A further product recall for heart and blood pressure drug valsartan has been issued by the Medicines and Healthcare products Regulatory Agency (MHRA).
The recall includes batches of the medicine that contain drugs supplied by Teva and Mylan.
It follows a pharmacy-level recall of valsartan in July 2018, when affected batches containing drugs from Dexcel and Actavis — now Accord — were recalled across Europe.
The July recall was prompted by the identification of a highly toxic impurity, N-nitrosodimethylamine (NDMA), as part of the manufacturing process in certain factories in China. During the investigation into NDMA, another toxic impurity, N-nitrosodiethylamine (NDEA), was discovered in valsartan drug substances.
The MHRA said in the recall notice that it and its European counterparts were continuing to investigate products that share a similar chemical structure to valsartan and may have been affected by similar quality control failures in their manufacture.

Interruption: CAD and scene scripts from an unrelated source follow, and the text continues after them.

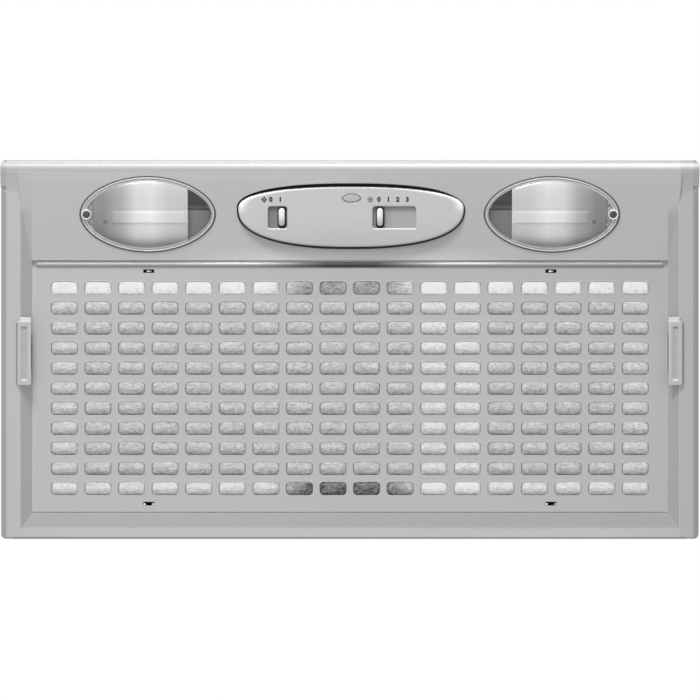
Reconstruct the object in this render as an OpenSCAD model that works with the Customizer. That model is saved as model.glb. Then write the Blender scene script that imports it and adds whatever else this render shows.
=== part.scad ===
// Built-in range hood, a cabinet insert seen from below in use.
// X runs left to right, -Y is the front and +Z is up. The origin is the middle
// of the plane in which the flange lies against the cabinet's underside.

/* [Flange] */
// Width of the flange, left to right
flange_w = 525; // [500:5:600]
// Depth of the flange, front to back
flange_d = 285; // [275:5:320]
// Corner radius of the flange in plan
corner_r = 4.5; // [3:0.5:8]
// How far the sides and the rear hang below the cabinet
flange_h = 8.5; // [8:0.5:11]
// How much lower the front rim hangs than the sides
front_drop = 4; // [3:0.5:6]
// Radius of the front rim's lower edge
front_edge_r = 6.5; // [3:0.5:7]
// Radius of the side rims' lower edge
side_edge_r = 4.3; // [2:0.1:4.5]
// Radius of the rear rim's lower edge
rear_edge_r = 2; // [1:0.5:3]
// How far the flange reaches past the casing all round
flange_lap = 17.5; // [16:0.5:19]
// Wall of the moulding
frame_wall = 2.5; // [2:0.1:3]

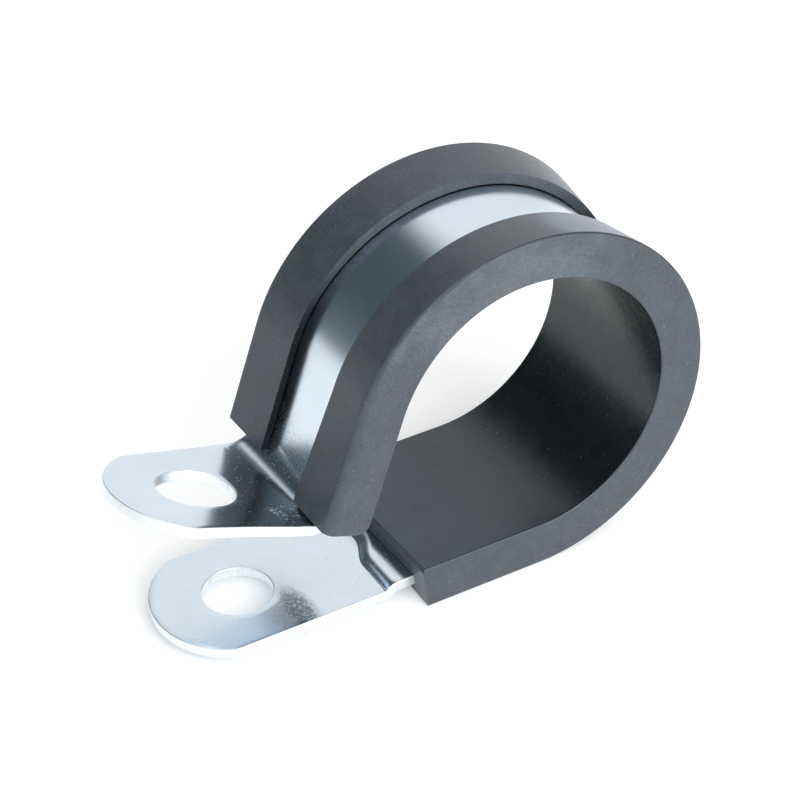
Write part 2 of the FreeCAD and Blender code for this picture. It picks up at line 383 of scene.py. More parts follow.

The MHRA added that there was currently “no evidence that this impurity has caused any harm to patients”, and that this recall was being carried out “as a precautionary measure to prevent further exposure to this impurity in the affected medicines whilst the investigation is ongoing”.
Sam Atkinson, director of the inspection, enforcement and standards division at the MHRA, said because of the risk associated with suddenly stopping antihypertensive medicine, “people are advised not to stop any treatments without consulting their doctor or pharmacist”.